### [Short problem]
Begin with the line that contains "const group = new THREE.Group();" and end with the line that contains "imported = [obj", transcribing exactly each line in that stretch and no other.

### [Input for this task]
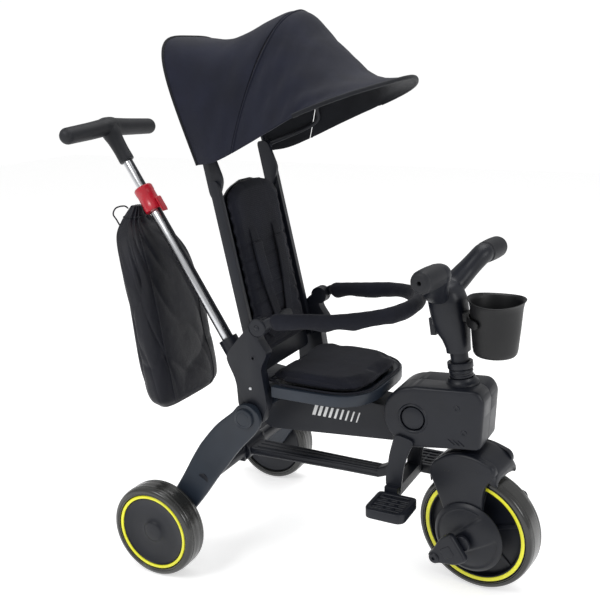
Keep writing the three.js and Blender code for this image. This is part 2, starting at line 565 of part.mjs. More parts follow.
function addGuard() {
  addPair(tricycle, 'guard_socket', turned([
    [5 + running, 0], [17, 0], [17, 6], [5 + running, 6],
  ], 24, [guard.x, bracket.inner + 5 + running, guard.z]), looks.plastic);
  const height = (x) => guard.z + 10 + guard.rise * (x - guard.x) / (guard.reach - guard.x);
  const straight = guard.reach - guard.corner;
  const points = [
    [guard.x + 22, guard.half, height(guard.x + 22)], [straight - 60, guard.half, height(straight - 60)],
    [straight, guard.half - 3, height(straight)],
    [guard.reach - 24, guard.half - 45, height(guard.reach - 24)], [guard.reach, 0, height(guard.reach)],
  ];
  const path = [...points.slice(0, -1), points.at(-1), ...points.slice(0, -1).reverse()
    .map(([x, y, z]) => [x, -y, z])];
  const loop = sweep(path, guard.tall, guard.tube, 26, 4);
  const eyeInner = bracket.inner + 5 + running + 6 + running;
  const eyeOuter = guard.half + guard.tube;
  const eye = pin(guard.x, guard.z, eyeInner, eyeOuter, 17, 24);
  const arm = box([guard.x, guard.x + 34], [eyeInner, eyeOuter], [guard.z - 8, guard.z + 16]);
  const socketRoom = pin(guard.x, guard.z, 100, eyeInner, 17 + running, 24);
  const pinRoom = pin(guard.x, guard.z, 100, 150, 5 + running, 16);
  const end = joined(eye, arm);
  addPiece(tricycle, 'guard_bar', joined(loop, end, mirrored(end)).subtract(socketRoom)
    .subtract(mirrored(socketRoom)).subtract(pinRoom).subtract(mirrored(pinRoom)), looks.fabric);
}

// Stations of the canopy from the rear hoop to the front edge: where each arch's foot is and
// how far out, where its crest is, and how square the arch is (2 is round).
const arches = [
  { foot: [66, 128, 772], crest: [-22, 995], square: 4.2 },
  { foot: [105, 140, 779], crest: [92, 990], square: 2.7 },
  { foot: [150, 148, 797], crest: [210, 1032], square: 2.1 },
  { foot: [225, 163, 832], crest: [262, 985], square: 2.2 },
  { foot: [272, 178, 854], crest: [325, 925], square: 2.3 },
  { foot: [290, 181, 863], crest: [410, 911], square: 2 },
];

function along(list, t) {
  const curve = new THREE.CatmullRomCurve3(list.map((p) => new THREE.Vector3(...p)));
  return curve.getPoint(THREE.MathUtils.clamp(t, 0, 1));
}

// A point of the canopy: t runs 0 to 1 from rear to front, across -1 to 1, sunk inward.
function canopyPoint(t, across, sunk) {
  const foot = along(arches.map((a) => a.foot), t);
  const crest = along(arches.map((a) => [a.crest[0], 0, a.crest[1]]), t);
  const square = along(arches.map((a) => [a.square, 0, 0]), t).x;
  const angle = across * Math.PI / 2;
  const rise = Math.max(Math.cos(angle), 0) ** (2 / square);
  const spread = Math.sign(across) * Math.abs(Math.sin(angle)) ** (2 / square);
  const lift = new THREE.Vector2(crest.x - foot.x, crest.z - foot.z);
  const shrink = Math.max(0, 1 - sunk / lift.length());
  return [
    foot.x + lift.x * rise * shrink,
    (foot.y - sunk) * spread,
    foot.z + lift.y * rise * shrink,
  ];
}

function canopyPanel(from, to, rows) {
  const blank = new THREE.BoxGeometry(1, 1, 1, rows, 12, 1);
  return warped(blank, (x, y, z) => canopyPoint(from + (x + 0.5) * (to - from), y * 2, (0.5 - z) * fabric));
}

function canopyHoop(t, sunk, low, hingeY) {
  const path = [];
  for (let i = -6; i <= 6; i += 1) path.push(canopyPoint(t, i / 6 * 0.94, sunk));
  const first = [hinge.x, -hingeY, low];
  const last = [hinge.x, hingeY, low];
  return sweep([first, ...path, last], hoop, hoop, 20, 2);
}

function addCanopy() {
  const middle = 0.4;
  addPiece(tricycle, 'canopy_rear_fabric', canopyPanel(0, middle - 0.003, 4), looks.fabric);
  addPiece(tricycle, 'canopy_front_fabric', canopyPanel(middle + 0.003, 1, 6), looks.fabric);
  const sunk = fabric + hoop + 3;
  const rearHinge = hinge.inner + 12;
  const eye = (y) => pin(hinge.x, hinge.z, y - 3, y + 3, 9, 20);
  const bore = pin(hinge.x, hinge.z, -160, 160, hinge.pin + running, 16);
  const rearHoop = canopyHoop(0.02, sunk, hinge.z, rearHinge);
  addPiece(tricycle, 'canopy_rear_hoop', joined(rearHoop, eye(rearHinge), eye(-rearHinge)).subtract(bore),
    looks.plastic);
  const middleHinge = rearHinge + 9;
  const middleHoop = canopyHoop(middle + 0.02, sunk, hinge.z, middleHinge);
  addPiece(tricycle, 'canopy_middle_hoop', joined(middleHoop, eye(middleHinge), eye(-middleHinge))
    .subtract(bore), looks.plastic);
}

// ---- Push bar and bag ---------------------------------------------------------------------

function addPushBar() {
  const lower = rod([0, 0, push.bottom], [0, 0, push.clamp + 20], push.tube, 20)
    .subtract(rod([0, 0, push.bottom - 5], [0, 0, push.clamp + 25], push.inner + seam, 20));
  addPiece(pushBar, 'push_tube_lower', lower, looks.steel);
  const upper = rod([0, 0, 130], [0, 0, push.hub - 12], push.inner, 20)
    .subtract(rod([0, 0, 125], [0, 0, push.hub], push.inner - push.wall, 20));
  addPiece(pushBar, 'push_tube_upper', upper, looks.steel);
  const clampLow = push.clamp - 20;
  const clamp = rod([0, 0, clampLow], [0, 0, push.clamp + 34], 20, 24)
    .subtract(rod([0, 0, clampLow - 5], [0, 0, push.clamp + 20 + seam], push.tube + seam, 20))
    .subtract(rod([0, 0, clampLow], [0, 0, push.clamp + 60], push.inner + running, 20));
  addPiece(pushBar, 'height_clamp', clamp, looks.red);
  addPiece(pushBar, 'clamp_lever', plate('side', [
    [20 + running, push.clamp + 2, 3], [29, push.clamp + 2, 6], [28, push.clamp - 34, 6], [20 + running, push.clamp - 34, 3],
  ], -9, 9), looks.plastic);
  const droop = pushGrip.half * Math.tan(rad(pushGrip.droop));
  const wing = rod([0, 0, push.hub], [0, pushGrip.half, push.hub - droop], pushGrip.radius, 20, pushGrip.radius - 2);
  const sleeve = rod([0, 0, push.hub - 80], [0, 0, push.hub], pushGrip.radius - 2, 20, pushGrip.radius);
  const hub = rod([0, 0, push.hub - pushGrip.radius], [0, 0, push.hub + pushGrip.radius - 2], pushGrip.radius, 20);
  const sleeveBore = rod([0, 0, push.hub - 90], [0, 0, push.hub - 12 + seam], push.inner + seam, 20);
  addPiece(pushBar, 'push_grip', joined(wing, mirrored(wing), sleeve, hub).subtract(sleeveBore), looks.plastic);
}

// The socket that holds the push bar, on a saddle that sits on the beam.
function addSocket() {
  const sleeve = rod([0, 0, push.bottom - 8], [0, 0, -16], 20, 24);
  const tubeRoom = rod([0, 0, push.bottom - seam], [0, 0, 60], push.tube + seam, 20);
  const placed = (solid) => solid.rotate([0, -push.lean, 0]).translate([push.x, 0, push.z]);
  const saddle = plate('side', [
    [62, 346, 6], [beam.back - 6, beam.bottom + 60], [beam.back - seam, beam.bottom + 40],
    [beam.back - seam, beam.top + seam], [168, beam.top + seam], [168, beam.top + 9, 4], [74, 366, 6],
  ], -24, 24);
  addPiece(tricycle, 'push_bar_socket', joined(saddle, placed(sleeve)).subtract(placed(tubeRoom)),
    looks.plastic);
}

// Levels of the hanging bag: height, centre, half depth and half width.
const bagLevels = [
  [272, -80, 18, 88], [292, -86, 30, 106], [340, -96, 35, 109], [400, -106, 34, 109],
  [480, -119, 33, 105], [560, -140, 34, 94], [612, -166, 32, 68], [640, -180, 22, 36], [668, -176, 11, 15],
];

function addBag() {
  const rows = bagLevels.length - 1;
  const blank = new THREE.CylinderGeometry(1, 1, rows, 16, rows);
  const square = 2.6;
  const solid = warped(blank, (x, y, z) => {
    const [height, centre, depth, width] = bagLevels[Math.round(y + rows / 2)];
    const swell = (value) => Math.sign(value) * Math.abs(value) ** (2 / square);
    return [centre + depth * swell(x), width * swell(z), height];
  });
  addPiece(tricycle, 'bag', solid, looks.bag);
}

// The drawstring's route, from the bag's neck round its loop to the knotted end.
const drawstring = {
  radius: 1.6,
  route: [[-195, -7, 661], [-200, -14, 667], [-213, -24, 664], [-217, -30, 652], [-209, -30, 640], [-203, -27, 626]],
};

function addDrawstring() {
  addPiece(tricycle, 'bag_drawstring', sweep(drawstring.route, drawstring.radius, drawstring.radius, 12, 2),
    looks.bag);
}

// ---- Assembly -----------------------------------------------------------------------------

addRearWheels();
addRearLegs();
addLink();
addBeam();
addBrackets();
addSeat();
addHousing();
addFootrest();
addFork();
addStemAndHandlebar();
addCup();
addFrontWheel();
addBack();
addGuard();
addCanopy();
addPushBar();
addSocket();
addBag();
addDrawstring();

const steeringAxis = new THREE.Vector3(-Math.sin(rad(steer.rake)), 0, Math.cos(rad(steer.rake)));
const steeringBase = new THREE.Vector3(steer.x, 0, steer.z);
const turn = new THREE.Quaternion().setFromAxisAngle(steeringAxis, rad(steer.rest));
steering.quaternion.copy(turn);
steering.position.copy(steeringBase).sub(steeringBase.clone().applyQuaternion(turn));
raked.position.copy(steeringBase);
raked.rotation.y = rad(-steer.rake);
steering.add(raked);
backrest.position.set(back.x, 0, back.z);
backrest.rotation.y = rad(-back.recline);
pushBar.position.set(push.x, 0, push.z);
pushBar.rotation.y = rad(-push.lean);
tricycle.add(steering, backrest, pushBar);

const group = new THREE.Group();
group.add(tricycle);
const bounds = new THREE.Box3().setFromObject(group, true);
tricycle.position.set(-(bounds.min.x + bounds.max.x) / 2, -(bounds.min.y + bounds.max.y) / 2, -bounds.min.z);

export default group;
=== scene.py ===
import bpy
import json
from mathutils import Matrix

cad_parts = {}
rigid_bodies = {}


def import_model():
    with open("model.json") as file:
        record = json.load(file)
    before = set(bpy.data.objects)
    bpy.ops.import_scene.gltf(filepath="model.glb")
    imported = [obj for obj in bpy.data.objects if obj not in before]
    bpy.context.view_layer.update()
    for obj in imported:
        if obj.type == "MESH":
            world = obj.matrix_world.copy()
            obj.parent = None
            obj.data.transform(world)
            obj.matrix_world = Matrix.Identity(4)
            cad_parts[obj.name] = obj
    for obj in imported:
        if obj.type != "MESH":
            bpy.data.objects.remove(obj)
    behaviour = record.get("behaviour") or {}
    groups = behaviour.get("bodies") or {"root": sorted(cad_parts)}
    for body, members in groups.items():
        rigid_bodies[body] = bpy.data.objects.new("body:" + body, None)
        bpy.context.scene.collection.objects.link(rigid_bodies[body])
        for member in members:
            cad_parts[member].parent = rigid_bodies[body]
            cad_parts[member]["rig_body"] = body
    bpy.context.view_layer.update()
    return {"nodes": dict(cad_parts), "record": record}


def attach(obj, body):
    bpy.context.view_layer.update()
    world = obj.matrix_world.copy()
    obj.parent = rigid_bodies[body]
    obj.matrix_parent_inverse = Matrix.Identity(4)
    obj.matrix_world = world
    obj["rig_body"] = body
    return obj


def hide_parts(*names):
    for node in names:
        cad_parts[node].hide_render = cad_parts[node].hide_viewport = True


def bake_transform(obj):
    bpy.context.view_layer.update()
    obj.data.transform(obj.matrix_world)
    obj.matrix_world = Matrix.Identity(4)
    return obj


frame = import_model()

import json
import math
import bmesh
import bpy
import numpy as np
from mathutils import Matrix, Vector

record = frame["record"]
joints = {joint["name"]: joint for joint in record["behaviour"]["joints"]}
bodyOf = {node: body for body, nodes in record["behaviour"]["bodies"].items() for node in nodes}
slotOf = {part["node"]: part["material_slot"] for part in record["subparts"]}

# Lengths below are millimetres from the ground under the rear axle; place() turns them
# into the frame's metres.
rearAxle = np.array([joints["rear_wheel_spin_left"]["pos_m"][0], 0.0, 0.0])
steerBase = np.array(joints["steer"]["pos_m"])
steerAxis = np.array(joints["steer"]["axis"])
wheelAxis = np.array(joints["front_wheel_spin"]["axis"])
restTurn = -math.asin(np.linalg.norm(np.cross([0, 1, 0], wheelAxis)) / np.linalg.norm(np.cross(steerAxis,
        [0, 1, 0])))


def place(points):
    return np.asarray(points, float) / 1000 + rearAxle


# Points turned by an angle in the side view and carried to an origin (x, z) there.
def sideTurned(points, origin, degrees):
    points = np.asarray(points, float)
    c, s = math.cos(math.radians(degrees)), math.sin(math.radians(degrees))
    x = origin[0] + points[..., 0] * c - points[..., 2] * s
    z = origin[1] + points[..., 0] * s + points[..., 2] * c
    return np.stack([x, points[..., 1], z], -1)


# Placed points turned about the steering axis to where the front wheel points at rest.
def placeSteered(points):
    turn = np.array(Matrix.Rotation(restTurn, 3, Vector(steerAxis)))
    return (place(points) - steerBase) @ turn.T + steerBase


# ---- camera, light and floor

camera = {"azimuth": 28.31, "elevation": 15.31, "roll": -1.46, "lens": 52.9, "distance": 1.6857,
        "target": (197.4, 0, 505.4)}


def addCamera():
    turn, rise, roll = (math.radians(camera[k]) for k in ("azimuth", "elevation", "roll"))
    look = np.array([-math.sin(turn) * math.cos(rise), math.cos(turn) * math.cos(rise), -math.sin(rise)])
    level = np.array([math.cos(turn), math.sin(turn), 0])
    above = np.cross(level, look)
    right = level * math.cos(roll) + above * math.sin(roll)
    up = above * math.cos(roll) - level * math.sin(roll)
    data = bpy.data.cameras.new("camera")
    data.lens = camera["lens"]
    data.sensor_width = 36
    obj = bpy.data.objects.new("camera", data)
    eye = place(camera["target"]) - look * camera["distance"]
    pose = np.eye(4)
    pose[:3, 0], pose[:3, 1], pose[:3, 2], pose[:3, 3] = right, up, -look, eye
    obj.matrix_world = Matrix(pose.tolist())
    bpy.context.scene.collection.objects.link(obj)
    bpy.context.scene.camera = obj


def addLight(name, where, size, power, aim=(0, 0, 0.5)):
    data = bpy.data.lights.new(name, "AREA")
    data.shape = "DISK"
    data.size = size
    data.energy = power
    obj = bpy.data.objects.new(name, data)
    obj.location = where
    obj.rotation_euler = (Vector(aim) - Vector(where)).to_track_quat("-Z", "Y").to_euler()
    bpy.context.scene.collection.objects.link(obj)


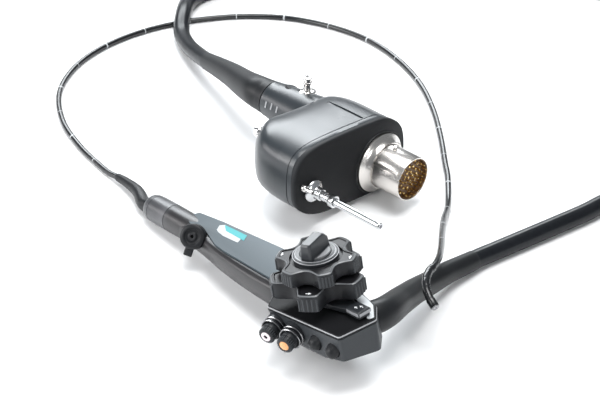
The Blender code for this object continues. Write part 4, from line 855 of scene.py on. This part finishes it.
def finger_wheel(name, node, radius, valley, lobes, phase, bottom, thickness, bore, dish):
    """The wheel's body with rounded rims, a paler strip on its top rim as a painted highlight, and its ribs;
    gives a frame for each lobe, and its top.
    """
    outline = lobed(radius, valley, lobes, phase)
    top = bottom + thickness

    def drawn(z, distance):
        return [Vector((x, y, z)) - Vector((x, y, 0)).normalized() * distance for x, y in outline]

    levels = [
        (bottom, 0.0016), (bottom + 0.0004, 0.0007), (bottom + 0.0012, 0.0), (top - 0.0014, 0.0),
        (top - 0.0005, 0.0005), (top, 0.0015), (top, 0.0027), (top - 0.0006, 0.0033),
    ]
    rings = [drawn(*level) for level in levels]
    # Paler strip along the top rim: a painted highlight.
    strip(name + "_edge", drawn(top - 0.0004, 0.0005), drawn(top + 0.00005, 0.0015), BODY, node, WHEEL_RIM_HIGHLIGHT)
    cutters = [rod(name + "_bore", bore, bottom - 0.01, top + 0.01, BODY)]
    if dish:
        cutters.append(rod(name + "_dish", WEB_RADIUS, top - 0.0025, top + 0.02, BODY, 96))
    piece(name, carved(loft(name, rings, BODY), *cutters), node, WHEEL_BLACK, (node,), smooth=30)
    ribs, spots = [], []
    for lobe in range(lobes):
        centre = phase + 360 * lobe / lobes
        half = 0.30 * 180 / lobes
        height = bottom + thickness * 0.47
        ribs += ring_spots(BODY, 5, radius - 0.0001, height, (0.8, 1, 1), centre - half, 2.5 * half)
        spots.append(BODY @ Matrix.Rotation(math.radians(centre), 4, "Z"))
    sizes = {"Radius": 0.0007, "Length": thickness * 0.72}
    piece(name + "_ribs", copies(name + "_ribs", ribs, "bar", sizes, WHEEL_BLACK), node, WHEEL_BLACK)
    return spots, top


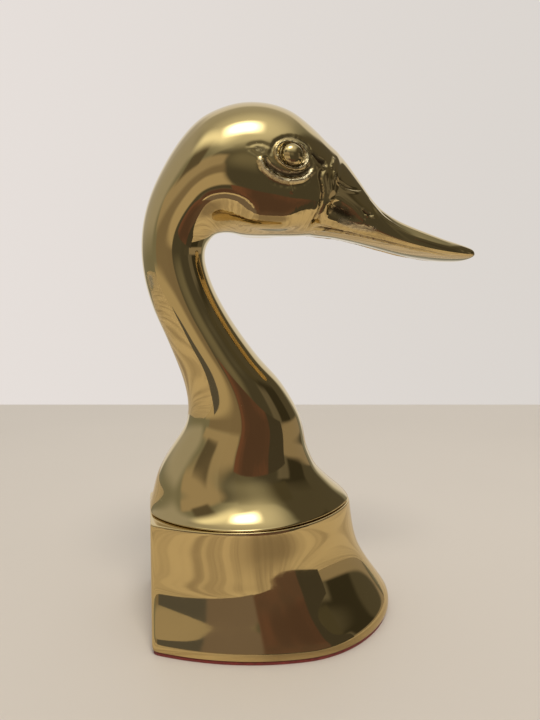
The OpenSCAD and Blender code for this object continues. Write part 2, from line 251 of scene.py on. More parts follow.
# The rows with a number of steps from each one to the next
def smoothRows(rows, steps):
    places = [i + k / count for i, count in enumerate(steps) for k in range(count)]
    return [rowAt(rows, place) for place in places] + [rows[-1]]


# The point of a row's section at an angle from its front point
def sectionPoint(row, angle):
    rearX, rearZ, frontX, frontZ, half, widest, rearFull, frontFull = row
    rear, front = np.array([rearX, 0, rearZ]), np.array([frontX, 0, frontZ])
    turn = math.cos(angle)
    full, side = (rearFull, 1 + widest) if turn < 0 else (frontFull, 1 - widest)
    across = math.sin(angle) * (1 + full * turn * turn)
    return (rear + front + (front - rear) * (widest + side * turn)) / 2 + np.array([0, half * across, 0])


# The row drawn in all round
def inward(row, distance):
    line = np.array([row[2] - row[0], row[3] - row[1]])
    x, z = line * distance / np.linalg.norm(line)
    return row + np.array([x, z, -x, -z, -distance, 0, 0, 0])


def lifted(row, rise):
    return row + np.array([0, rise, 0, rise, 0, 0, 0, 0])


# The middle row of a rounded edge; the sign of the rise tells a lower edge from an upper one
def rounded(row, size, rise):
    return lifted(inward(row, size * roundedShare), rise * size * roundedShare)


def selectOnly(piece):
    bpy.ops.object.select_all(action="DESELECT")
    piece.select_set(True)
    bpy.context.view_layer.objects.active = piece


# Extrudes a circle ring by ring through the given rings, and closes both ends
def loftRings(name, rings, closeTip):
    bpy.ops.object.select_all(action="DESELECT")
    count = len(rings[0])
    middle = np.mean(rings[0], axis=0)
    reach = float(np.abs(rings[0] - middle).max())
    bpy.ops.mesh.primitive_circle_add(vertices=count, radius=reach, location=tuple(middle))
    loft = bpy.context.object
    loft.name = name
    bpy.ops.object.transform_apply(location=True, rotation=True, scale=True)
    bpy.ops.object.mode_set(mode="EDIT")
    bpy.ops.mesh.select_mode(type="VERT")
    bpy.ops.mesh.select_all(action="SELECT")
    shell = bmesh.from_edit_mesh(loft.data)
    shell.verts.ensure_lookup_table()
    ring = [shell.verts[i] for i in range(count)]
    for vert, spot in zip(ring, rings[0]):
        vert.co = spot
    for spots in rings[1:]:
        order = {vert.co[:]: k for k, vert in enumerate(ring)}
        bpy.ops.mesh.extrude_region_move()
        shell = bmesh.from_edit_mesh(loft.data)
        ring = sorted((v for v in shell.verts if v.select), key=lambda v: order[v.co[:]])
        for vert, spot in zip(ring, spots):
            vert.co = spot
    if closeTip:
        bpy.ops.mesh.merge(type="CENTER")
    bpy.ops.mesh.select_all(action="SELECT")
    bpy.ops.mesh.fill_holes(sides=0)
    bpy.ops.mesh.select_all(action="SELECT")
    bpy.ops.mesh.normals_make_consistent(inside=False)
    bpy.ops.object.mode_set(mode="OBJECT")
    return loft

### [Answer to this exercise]
const group = new THREE.Group();
group.add(tricycle);
const bounds = new THREE.Box3().setFromObject(group, true);
tricycle.position.set(-(bounds.min.x + bounds.max.x) / 2, -(bounds.min.y + bounds.max.y) / 2, -bounds.min.z);

export default group;
=== scene.py ===
import bpy
import json
from mathutils import Matrix

cad_parts = {}
rigid_bodies = {}


def import_model():
    with open("model.json") as file:
        record = json.load(file)
    before = set(bpy.data.objects)
    bpy.ops.import_scene.gltf(filepath="model.glb")
    imported = [obj for obj in bpy.data.objects if obj not in before]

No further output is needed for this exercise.